Анненков упоминает (правда, всего только раз во французской книге «Одевая звезд») о том, что они вместе разработали первую форму для петроградской милиции. Каплун действительно активно участвовал в разработке формы и лично контролировал, как ее носили: сохранились его донесения 1918 года на имя Военного комиссара Северной области. Но форма милиции в тот период утверждалась на более высоком уровне коллегией НКВД. Каплун и Анненков, если имели какое-то отношение к новому регламенту, то лишь опосредованное. Впрочем, это не помешало Юрий Павловичу сочно рассказывать о Каплуне и о том, как они вместе сочинили форму милиционерам.
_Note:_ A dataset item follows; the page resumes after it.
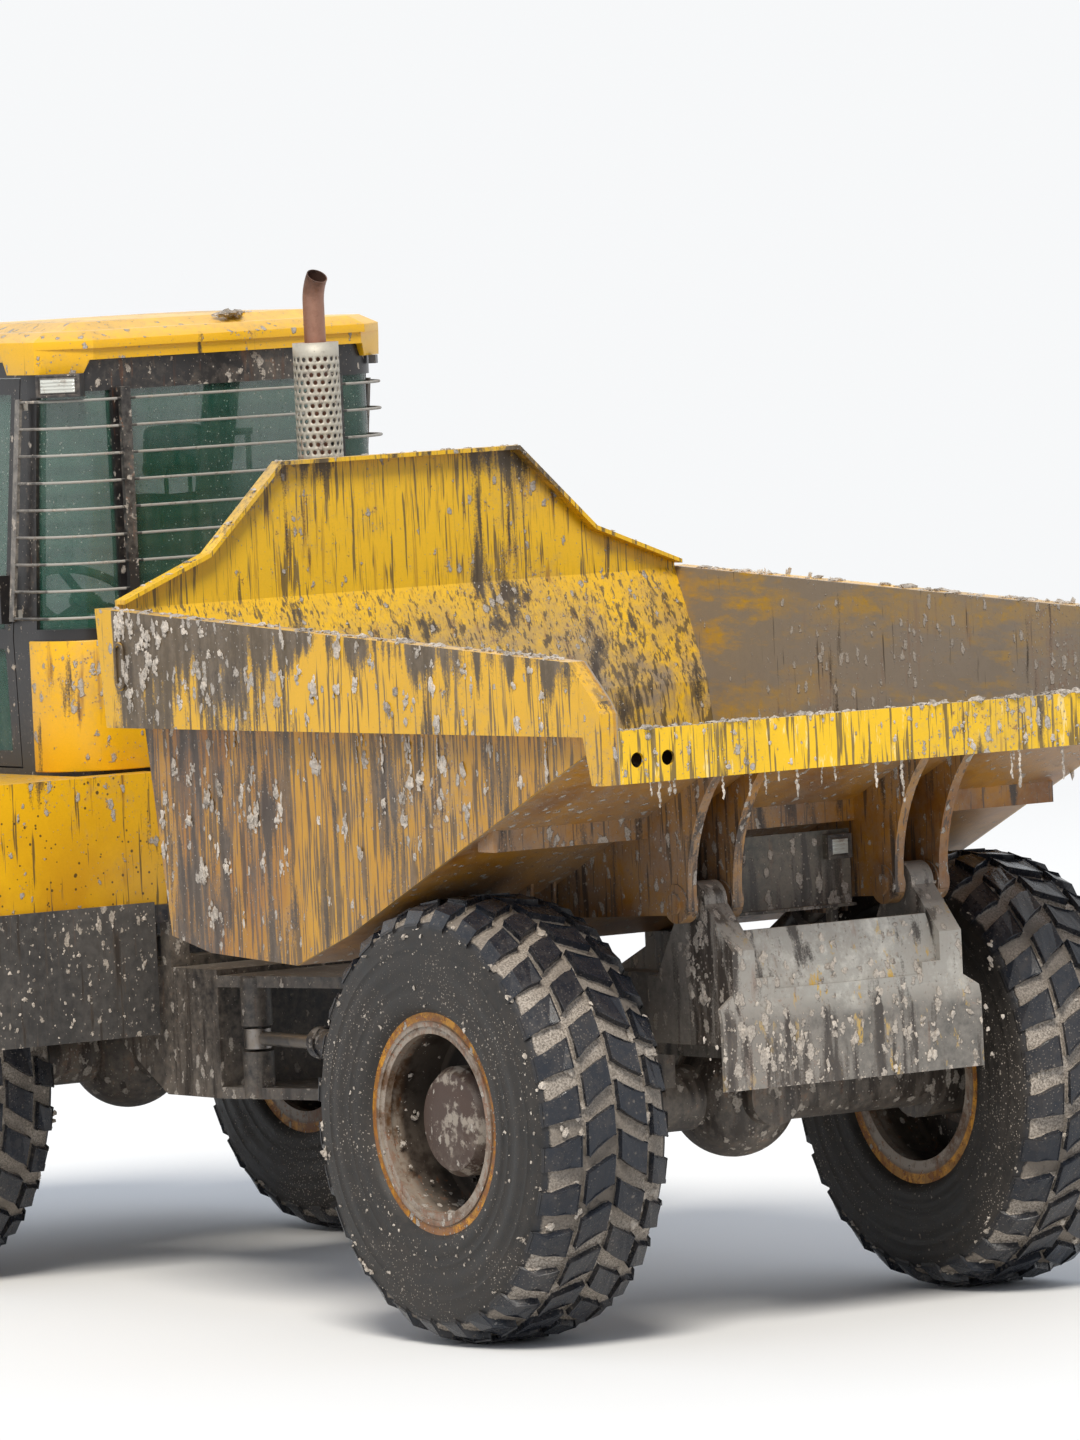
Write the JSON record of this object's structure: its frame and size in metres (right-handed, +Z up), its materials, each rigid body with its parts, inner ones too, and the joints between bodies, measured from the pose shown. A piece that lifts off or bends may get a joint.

А его костюмный опыт времен революции позже очень пригодился.
В 1924-м Анненков выехал на выставку в Венецию и остался в Европе.
Перебравшись во Францию, Юрий Павлович стал не просто именитым художником, он превратился в модельера, сочинявшего костюмы для театра и кинематографа. Его даже номинировали на премию «Оскар» за лучшие костюмы к фильму. И, несмотря на то, что награды он не получил (проиграл американской художнице Эдит Хэд), Анненков иногда любил приврать и на эмигрантских посиделках описывал, как присутствовал на вручении заветного приза. Эмигранты посмеивались, не верили знали, как Юрий Павлович любит травить байки.
Но его рассказы о том, как он «одевал революцию» были сущей правдой. Ну, или почти правдой.